PyTd
PyTd copied to clipboard
Unexpected Unicode Conversion Error
I've been plagued by hard-to-predict Unicode Conversion Errors
while trying to insert non-Unicode data into existing TD tables.
The data being inserted is 2 integer columns and 20 floats, stored in a list of lists, passed as a parameter to cursor.executemany(insertString,data,batch=True)
The session explicitly specifies charSet = 'ASCII'
(though that is also the ODBC default).
The table being inserted into also has a TIMESTAMP(6) NOT NULL DEFAULT CURRENT_TIMESTAMP(6)
column that isn't being inserted from python.
The insertString looks like:
INSERT INTO db_name.table_name(comma_dlm_list_of_columns_to_insert) VALUES (?,?,?,?,?,?,?,?,?,?,?,?,?,?,?,?,?,?,?,?,?,?,?)
I get back:
teradata.api.DatabaseError: (1, '[HY000] [Teradata][ODBC Teradata Driver][Teradata Database] Unicode Conversion Error')
Is the problem intermittent? When it fails can you print out the input to the function and isolate the row its failing for?
The problem is intermittent and I have a hard time reproducing it. So far I've noticed it only when the input I'm trying to insert contains floats. It also seems like it's happening only when I'm inserting into a table that I didn't create using Python.

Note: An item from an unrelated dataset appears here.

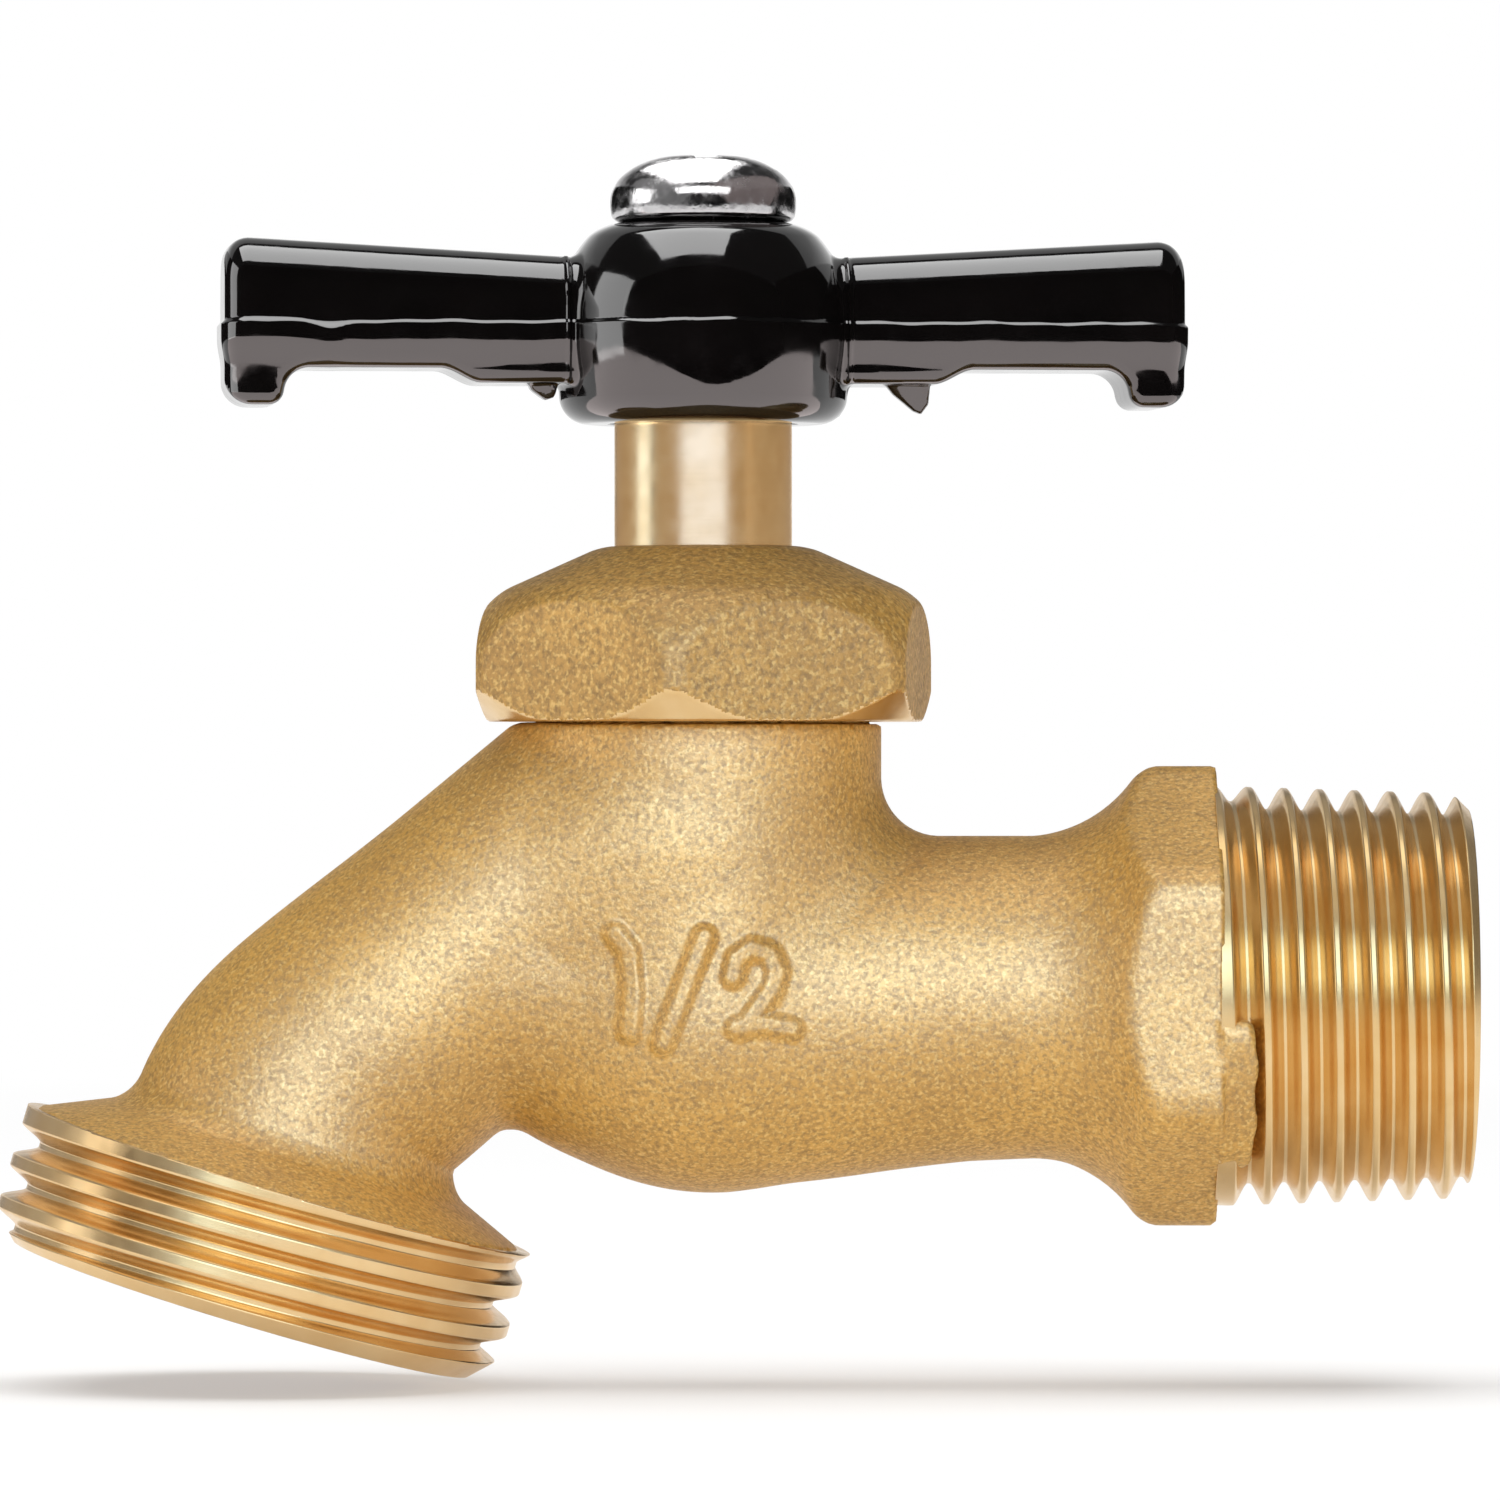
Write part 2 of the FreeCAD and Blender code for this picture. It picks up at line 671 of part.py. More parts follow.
def cut_body_threads(body):
    outlet = outlet_sketch(body, "outlet_groove")
    start = -(dim.outlet_thread_length + dim.outlet_thread_lead_in)
    mouth = dim.outlet_thread_pitch - dim.outlet_thread_crest
    thread_groove(outlet, dim.outlet_thread_radius, dim.outlet_thread_depth, dim.outlet_thread_root,
                  mouth, start, "y")
    cut_thread(body, "outlet_thread", outlet, "V_Axis", dim.outlet_thread_pitch,
               dim.outlet_thread_pitch - start)

    inlet = new_sketch(body, "inlet_groove", "XZ_Plane")
    start = dim.inlet_thread_start
    radius = dim.inlet_thread_radius + start * tangent(dim.inlet_thread_taper)
    mouth = dim.inlet_thread_pitch - dim.inlet_thread_crest
    thread_groove(inlet, radius, dim.inlet_thread_depth, dim.inlet_thread_root, mouth, -start, "x", -1)
    cut_thread(body, "inlet_thread", inlet, "H_Axis", dim.inlet_thread_pitch,
               start + dim.inlet_thread_pitch, -dim.inlet_thread_taper)

    neck = stem_profile(body, "neck_groove")
    gap = dim.stem_thread_clearance
    start = STEM_THREAD_MIDDLE - dim.stem_thread_pitch
    bore = dim.stem_thread_radius - dim.stem_thread_depth + gap
    root = dim.stem_thread_crest / 2 + gap
    mouth = root + dim.stem_thread_flank * dim.stem_thread_depth
    spare = dim.stem_thread_depth * GROOVE_SPARE
    outline(neck, [
        (bore - spare, start - mouth - dim.stem_thread_flank * spare),
        (dim.stem_thread_radius + gap, start - root),
        (dim.stem_thread_radius + gap, start + root),
        (bore - spare, start + mouth + dim.stem_thread_flank * spare),
    ])
    cut_thread(body, "neck_thread", neck, "V_Axis", dim.stem_thread_pitch,
               SPIGOT_TOP + dim.stem_thread_pitch - start)


def build_tap_body():
    body = new_body("tap_body")
    turn_inlet(body)
    build_globe(body)
    build_arm(body)
    build_spigot(body)
    build_outlet(body)
    cut_waterway(body)
    cut_body_threads(body)
    return body


# Valve pieces


def build_jumper():
    """The plate that carries the washer, its pin in the spindle's foot and its threaded end below."""
    body = new_body("jumper")
    spigot_end = dim.seat_height - dim.washer_nut_height - dim.jumper_spigot_proud
    pin_end = SPINDLE_BOTTOM + dim.jumper_pin_length
    sketch = stem_profile(body, "section")
    outline(sketch, [
        (0, spigot_end),
        (dim.jumper_spigot_radius, spigot_end),
        (dim.jumper_spigot_radius, JUMPER_PLATE_BOTTOM),
        (dim.jumper_plate_radius, JUMPER_PLATE_BOTTOM),
        (dim.jumper_plate_radius, SPINDLE_BOTTOM),
        (dim.jumper_pin_radius, SPINDLE_BOTTOM),
        (dim.jumper_pin_radius, pin_end),
        (0, pin_end),
    ])
    spin(body, "turning", sketch)
    return body


def build_seat_washer():
    return ring("seat_washer", NUT_HOLE_RADIUS, dim.washer_radius, dim.seat_height, dim.washer_thickness)


def build_washer_nut():
    body = new_body("washer_nut")
    bottom = dim.seat_height - dim.washer_nut_height
    sketch = new_sketch(body, "section", "XY_Plane", (-dim.stem_distance, 0, bottom))
    polygon(sketch, 6, dim.washer_nut_across_flats)
    circle(sketch, NUT_HOLE_RADIUS)
    extrude(body, "hexagon", sketch, dim.washer_nut_height)
    return body


# Spindle


def build_spindle():
    body = new_body("spindle")
    thread_top = STEM_THREAD_BOTTOM + dim.stem_thread_length
    sketch = stem_profile(body, "section")
    outline(sketch, [
        (0, SPINDLE_BOTTOM),
        (dim.stem_foot_radius, SPINDLE_BOTTOM),
        (dim.stem_foot_radius, STEM_THREAD_BOTTOM),
        (dim.stem_thread_radius - dim.stem_thread_depth / 2, STEM_THREAD_BOTTOM),
        (dim.stem_thread_radius, STEM_THREAD_BOTTOM + dim.stem_thread_depth / 2),
        (dim.stem_thread_radius, thread_top - dim.stem_thread_depth / 2),
        (dim.stem_thread_radius - dim.stem_thread_depth / 2, thread_top),
        (dim.stem_radius, thread_top),
        (dim.stem_radius, STEM_SHOULDER),
        (0, STEM_SHOULDER),
    ])
    spin(body, "turning", sketch)

    place = (-dim.stem_distance, 0, STEM_SHOULDER)
    square = new_sketch(body, "square_section", "XY_Plane", place, dim.handle_turn)
    polygon(square, 4, dim.stem_square, 45)
    extrude(body, "square", square, STEM_TOP - STEM_SHOULDER)

    pin_bore = stem_profile(body, "pin_bore_section")
    radius = dim.jumper_pin_radius + dim.jumper_pin_gap
    end = SPINDLE_BOTTOM + dim.jumper_pin_length + dim.jumper_pin_end_gap
    outline(pin_bore, [(0, SPINDLE_BOTTOM), (radius, SPINDLE_BOTTOM), (radius, end), (0, end)])
    spin(body, "pin_bore", pin_bore, cut=True)

    screw_hole = stem_profile(body, "screw_hole_section")
    radius = dim.screw_shank_radius + dim.screw_hole_gap
    end = HUB_TOP - dim.screw_shank_length - dim.screw_hole_spare
    outline(screw_hole, [(0, end), (radius, end), (radius, STEM_TOP), (0, STEM_TOP)])
    spin(body, "screw_hole", screw_hole, cut=True)

    groove = stem_profile(body, "thread_groove")
    start = STEM_THREAD_MIDDLE - dim.stem_thread_pitch * 1.5
    half_mouth = (dim.stem_thread_pitch - dim.stem_thread_crest) / 2
    spare = dim.stem_thread_depth * GROOVE_SPARE
    half_root = half_mouth - dim.stem_thread_flank * dim.stem_thread_depth
    half_outer = half_mouth + dim.stem_thread_flank * spare
    root = dim.stem_thread_radius - dim.stem_thread_depth
    outline(groove, [
        (root, start - half_root),
        (dim.stem_thread_radius + spare, start - half_outer),
        (dim.stem_thread_radius + spare, start + half_outer),
        (root, start + half_root),
    ])
    cut_thread(body, "thread", groove, "V_Axis", dim.stem_thread_pitch,
               dim.stem_thread_length + dim.stem_thread_pitch * 2)
    return body


# Bonnet nut and packing


def build_packing_washer():
    return ring("packing_washer", STEM_HOLE_RADIUS, dim.packing_radius, SPIGOT_TOP,
                dim.packing_washer_thickness)


def build_packing_ring():
    return ring("packing_ring", STEM_HOLE_RADIUS, dim.packing_radius, PACKING_BOTTOM, dim.packing_thickness)


def build_bonnet_nut():
    body = new_body("bonnet_nut")
    spigot_room = SPIGOT_TOP + dim.bonnet_bottom_gap
    packing_bore = dim.packing_radius + dim.bonnet_spigot_gap
    sketch = stem_profile(body, "section")
    outline(sketch, [
        (SPIGOT_HOLE_RADIUS, BONNET_BOTTOM),
        (dim.bonnet_corner_radius - dim.bonnet_chamfer_width, BONNET_BOTTOM),
        (dim.bonnet_corner_radius, BONNET_BOTTOM + dim.bonnet_chamfer_height),
        (dim.bonnet_corner_radius, BONNET_BOTTOM + dim.bonnet_side_height, dim.bonnet_edge_curve),
        (dim.bonnet_cone_radius, BONNET_BOTTOM + dim.bonnet_cone_height),
        (dim.bonnet_top_radius, BONNET_TOP),
        (STEM_HOLE_RADIUS, BONNET_TOP),
        (STEM_HOLE_RADIUS, PACKING_TOP),
        (packing_bore, PACKING_TOP),
        (packing_bore, spigot_room),
        (SPIGOT_HOLE_RADIUS, spigot_room),
    ])
    spin(body, "turning", sketch)
    place = (-dim.stem_distance, 0, BONNET_BOTTOM)
    flats = new_sketch(body, "flats", "XY_Plane", place, as_size(30) - dim.bonnet_turn)
    circle(flats, dim.bonnet_corner_radius * CUT_REACH)
    polygon(flats, 6, dim.bonnet_across_flats)
    extrude(body, "hexagon", flats, dim.bonnet_height, cut=True, reverse=True)
    return body


# Handle and its screw


def both_sides(corners):
    """An outline's right half, from its foot to its top, followed by its mirror image."""
    mirrored = []
    for i in range(len(corners) - 1, -1, -1):
        curve = corners[i - 1][2:] if i > 0 else ()
        mirrored.append((-corners[i][0], corners[i][1], *curve))
    return corners + mirrored


def build_handle():
    """The handle, made round its own axis and then set on the stem, a little turned."""
    body = new_body("handle")
    end = dim.bar_half_length
    underside = HUB_BOTTOM + dim.bar_rise
    top = underside + dim.bar_height
    hook_start = end - dim.bar_hook_width
    hook_bottom = underside - dim.bar_hook_drop
    tip_top = top + dim.bar_tip_rise
    curve = dim.bar_tip_curve
    bar = new_sketch(body, "bar_outline", "XZ_Plane")
    outline(bar, both_sides([
        (dim.bar_root_reach, underside - dim.bar_root_drop),
        (dim.bar_root_reach + dim.bar_step_length, underside),
        (hook_start, underside),
        (hook_start + dim.bar_hook_slant, hook_bottom),
        (end - curve, hook_bottom, curve),
        (end, hook_bottom + curve),
        (end, tip_top - curve, curve),
        (end - curve, tip_top),
        (dim.bar_root_reach, top),
    ]))
    pad = extrude(body, "bar", bar, dim.bar_depth, symmetric=True)
    sides = [
        f"Face{i}" for i, face in enumerate(pad.Shape.Faces, start=1)
        if face.Surface.TypeId == "Part::GeomPlane" and abs(face.normalAt(0, 0).y) > 0.999
    ]
    round_edges(body, "bar_edges", pad, sides, dim.bar_edge)

    dome_start = HUB_TOP - dim.hub_dome_height
    hub = new_sketch(body, "hub_section", "XZ_Plane")
    outline(hub, [
        (0, HUB_BOTTOM),
        (dim.hub_radius - dim.hub_bottom_edge, HUB_BOTTOM, dim.hub_bottom_edge),
        (dim.hub_radius, HUB_BOTTOM + dim.hub_bottom_edge, dim.hub_side_curve),
        (dim.hub_radius, dome_start, dim.hub_dome_curve),
        (dim.hub_top_radius, HUB_TOP),
        (0, HUB_TOP),
    ])
    spin(body, "hub", hub)

    pocket = new_sketch(body, "stem_pocket_section", "XZ_Plane")
    radius = dim.stem_radius + dim.hub_pocket_gap
    outline(pocket, [
        (0, HUB_BOTTOM),
        (radius, HUB_BOTTOM),
        (radius, STEM_SHOULDER),
        (0, STEM_SHOULDER),
    ])
    spin(body, "stem_pocket", pocket, cut=True)

    place = (0, 0, STEM_SHOULDER)
    square = new_sketch(body, "square_hole_section", "XY_Plane", place)
    polygon(square, 4, dim.stem_square + dim.stem_square_gap * 2, 45)
    depth = HUB_TOP - dim.hub_web - STEM_SHOULDER
    extrude(body, "square_hole", square, depth, cut=True, reverse=True)

    screw_hole = new_sketch(body, "screw_hole_section", "XY_Plane", place)
    circle(screw_hole, dim.screw_shank_radius + dim.screw_hole_gap)
    extrude(body, "screw_hole", screw_hole, HUB_TOP - STEM_SHOULDER, cut=True, reverse=True)
    place_on_stem(body, dim.handle_turn)
    return body


def build_handle_screw():
    body = new_body("handle_screw")
    side_start = HUB_TOP + dim.screw_head_side_start
    side_end = HUB_TOP + dim.screw_head_side
    top = HUB_TOP + dim.screw_head_height
    shank_end = HUB_TOP - dim.screw_shank_length
    sketch = stem_profile(body, "section")
    outline(sketch, [
        (0, shank_end),
        (dim.screw_shank_radius, shank_end),
        (dim.screw_shank_radius, HUB_TOP),
        (dim.screw_head_base, HUB_TOP),
        (dim.screw_head_radius, side_start),
        (dim.screw_head_radius, side_end, dim.screw_head_curve),
        (dim.screw_head_top_radius, top),
        (0, top),
    ])
    spin(body, "turning", sketch)
    place = (-dim.stem_distance, 0, top)
    slot = new_sketch(body, "slot_section", "XY_Plane", place, as_size(90) - dim.screw_slot_turn)
    half_length = dim.screw_head_radius * CUT_REACH
    half_width = dim.screw_slot_width / 2
    outline(slot, [
        (-half_length, -half_width),
        (half_length, -half_width),
        (half_length, half_width),
        (-half_length, half_width),
    ])
    extrude(body, "slot", slot, dim.screw_slot_depth, cut=True)
    return body


PIECES = [
    build_tap_body(),
    build_bonnet_nut(),
    build_packing_washer(),
    build_packing_ring(),
    build_jumper(),
    build_seat_washer(),
    build_washer_nut(),
    build_spindle(),
    build_handle(),
    build_handle_screw(),
]


# Test and export

doc.recompute()
for item in doc.Objects:
    if "Invalid" in item.State or "Error" in item.State:
        raise RuntimeError(f"{item.Name} failed: {item.State}")
os.makedirs("parts", exist_ok=True)
for piece in PIECES:
    if piece.Shape.isNull() or not piece.Shape.isValid():
        raise RuntimeError(f"{piece.Label} has no valid shape")
    piece.Shape.exportStep(f"parts/{piece.Label}.step")
    print(piece.Label, "solids", len(piece.Shape.Solids), "volume", round(piece.Shape.Volume, 2))
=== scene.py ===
import math

import bmesh
import bpy
import numpy as np
from mathutils import Matrix, Vector


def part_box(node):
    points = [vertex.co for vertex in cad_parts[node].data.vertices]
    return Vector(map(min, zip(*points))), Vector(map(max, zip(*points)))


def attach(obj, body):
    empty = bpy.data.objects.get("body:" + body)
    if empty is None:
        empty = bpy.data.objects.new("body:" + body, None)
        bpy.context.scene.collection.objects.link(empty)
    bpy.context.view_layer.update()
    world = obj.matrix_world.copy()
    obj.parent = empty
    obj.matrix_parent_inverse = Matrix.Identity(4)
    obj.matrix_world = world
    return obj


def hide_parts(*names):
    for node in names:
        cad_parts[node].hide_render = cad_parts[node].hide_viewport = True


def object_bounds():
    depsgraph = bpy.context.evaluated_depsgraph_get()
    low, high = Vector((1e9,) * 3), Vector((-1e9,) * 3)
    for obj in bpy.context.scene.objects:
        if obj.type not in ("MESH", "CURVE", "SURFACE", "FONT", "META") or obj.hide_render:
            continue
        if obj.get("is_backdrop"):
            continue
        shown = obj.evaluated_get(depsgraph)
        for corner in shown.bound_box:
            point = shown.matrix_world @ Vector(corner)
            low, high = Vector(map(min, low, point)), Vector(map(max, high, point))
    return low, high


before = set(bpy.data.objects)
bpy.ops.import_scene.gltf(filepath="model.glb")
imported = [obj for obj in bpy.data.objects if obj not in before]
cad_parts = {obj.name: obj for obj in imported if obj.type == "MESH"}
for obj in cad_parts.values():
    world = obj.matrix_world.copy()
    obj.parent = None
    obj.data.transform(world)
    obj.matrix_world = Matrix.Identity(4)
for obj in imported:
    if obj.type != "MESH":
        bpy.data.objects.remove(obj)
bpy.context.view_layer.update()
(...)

I can see that my ODBC drivers have been downgraded to TD 14.10 though the db is on 15.10, so that seems like a possible culprit. Is that a known issue?
Okay confirmed that the TD ODBC drivers are still 15.10. It seems to reliably work when I create a table and immediately insert into it, but when I insert into existing tables, I sometimes get this error. Again it seems to only happen when I'm inserting floats (though it's possible that's a coincidence because I can't reliably recreate the error on new test tables).
It appears to be an issue relating to the size of the input to .executemany(). When I insert line-by-line it succeeds, as it does when I insert 5000 rows at at time. When I insert ~7500 (a number I get at using a very rough heuristic), I get the error on the first insert. This surprises me because I have certainly had the 'too many rows at once' error in multiple forms:
- in the case where it's above the explicit maximum (16383 rows I believe)
- in the SQL request exceeds 1MB case
Any advice or thoughts on this? I'm hesitant to catch that exception, as I assume it's the same exception thrown in the case of an actual Unicode Conversion Error...
That's great you can reproduce it at will now. If you have a simple script that produces the problem I can see if I can reproduce the problem in my environment and generate an ODBC trace file to send to the ODBC support team to have a look.
I'm having trouble recreating it with arbitrarily generated data. With data on which it's already failed, I can reliably recreate the issue (including on new tables with the same definition). Also perhaps worth noting, there's an 'insert_dt' field that is defined as TIMESTAMP(6) FORMAT 'YYYY-MM-DDBHH:MI:SSBT' NOT NULL DEFAULT CURRENT_TIMESTAMP(6))
The behavior is baffling:
- if I insert the first 6000 rows, I get a Unicode Conversion Error
- if I insert the first 5000 rows, I get no error
- any insert of size < 6000 rows works)
- if I insert rows 6000-12000, I get no error
- if I insert rows 100-5100, I get a Memory Allocation Error
The data is a list of lists looking like the following:
- an int (in the PI) varying from 1 to len(data)
- 20 floats ranging from [0.05 to 2000.) with None in any places that are null
- another int (in the PI) that is the same across all data I'm inserting
When I recreate new, random data meeting those specifications, I can't get the same error. I've inspected everything I can about those first 6000 rows and I can't identify anything that occurs in them that doesn't elsewhere. They're all a mixture of int/float/None, there are no values outside the range 0.05-2000., and I can insert every row individually.
Can you try reproducing the issue with ODBC trace enabled and e-mail the file to me?
emailed.
Any progress in solving this issues? We are encountering the same problem feeding many records to executemany
I ended up lumping it in with this error https://github.com/Teradata/PyTd/issues/76 and catching either of these Exceptions. My best solution was to wrap my inserts with a try: and in the except: block it retries with fewer rows at a time.
The only hard and fast rules I could figure out were
- never insert > 16,383 (I think) rows at once
- never insert > 1 MB of bound data per insert.